## Begin DATA SECTION

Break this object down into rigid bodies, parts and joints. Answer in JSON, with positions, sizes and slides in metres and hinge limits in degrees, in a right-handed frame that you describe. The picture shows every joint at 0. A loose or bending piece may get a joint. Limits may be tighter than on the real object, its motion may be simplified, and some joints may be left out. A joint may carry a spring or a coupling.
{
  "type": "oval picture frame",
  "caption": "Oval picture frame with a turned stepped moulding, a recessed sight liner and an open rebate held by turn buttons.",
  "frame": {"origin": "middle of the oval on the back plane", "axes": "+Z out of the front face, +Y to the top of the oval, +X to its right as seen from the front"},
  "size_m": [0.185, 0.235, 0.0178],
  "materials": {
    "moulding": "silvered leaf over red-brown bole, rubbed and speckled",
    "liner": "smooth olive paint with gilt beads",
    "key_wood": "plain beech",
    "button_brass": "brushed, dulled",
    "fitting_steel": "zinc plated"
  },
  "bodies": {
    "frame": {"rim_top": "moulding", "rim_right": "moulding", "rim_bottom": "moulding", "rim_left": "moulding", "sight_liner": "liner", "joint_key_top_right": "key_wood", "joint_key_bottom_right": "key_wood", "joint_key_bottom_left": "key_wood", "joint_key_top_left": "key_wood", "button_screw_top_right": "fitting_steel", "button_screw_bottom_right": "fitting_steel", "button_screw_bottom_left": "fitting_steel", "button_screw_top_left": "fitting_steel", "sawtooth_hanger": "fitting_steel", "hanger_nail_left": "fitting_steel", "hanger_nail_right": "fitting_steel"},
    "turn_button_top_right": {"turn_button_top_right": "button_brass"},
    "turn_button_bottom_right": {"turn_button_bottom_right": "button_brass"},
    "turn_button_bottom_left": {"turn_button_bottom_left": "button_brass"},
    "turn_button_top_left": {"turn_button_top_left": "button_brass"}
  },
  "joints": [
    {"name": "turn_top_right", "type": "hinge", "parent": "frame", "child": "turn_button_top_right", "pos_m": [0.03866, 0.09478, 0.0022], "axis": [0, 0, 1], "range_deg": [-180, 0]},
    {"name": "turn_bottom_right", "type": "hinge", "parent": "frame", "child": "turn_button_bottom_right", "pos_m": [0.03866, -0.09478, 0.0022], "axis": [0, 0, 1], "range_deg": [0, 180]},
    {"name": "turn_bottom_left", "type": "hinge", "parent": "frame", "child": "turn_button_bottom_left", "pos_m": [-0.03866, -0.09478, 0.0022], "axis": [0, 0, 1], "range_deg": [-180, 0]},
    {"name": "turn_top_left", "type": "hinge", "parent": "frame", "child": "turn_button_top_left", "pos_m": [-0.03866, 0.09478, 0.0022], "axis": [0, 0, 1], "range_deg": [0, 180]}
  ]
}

## End DATA SECTION

• PROBLEM TO SOLVE:
Reproduce the material above exactly; please quote every line of it.

• FINISHED EXERCISE:
Break this object down into rigid bodies, parts and joints. Answer in JSON, with positions, sizes and slides in metres and hinge limits in degrees, in a right-handed frame that you describe. The picture shows every joint at 0. A loose or bending piece may get a joint. Limits may be tighter than on the real object, its motion may be simplified, and some joints may be left out. A joint may carry a spring or a coupling.
{
  "type": "oval picture frame",
  "caption": "Oval picture frame with a turned stepped moulding, a recessed sight liner and an open rebate held by turn buttons.",
  "frame": {"origin": "middle of the oval on the back plane", "axes": "+Z out of the front face, +Y to the top of the oval, +X to its right as seen from the front"},
  "size_m": [0.185, 0.235, 0.0178],
  "materials": {
    "moulding": "silvered leaf over red-brown bole, rubbed and speckled",
    "liner": "smooth olive paint with gilt beads",
    "key_wood": "plain beech",
    "button_brass": "brushed, dulled",
    "fitting_steel": "zinc plated"
  },
  "bodies": {
    "frame": {"rim_top": "moulding", "rim_right": "moulding", "rim_bottom": "moulding", "rim_left": "moulding", "sight_liner": "liner", "joint_key_top_right": "key_wood", "joint_key_bottom_right": "key_wood", "joint_key_bottom_left": "key_wood", "joint_key_top_left": "key_wood", "button_screw_top_right": "fitting_steel", "button_screw_bottom_right": "fitting_steel", "button_screw_bottom_left": "fitting_steel", "button_screw_top_left": "fitting_steel", "sawtooth_hanger": "fitting_steel", "hanger_nail_left": "fitting_steel", "hanger_nail_right": "fitting_steel"},
    "turn_button_top_right": {"turn_button_top_right": "button_brass"},
    "turn_button_bottom_right": {"turn_button_bottom_right": "button_brass"},
    "turn_button_bottom_left": {"turn_button_bottom_left": "button_brass"},
    "turn_button_top_left": {"turn_button_top_left": "button_brass"}
  },
  "joints": [
    {"name": "turn_top_right", "type": "hinge", "parent": "frame", "child": "turn_button_top_right", "pos_m": [0.03866, 0.09478, 0.0022], "axis": [0, 0, 1], "range_deg": [-180, 0]},
    {"name": "turn_bottom_right", "type": "hinge", "parent": "frame", "child": "turn_button_bottom_right", "pos_m": [0.03866, -0.09478, 0.0022], "axis": [0, 0, 1], "range_deg": [0, 180]},
    {"name": "turn_bottom_left", "type": "hinge", "parent": "frame", "child": "turn_button_bottom_left", "pos_m": [-0.03866, -0.09478, 0.0022], "axis": [0, 0, 1], "range_deg": [-180, 0]},
    {"name": "turn_top_left", "type": "hinge", "parent": "frame", "child": "turn_button_top_left", "pos_m": [-0.03866, 0.09478, 0.0022], "axis": [0, 0, 1], "range_deg": [0, 180]}
  ]
}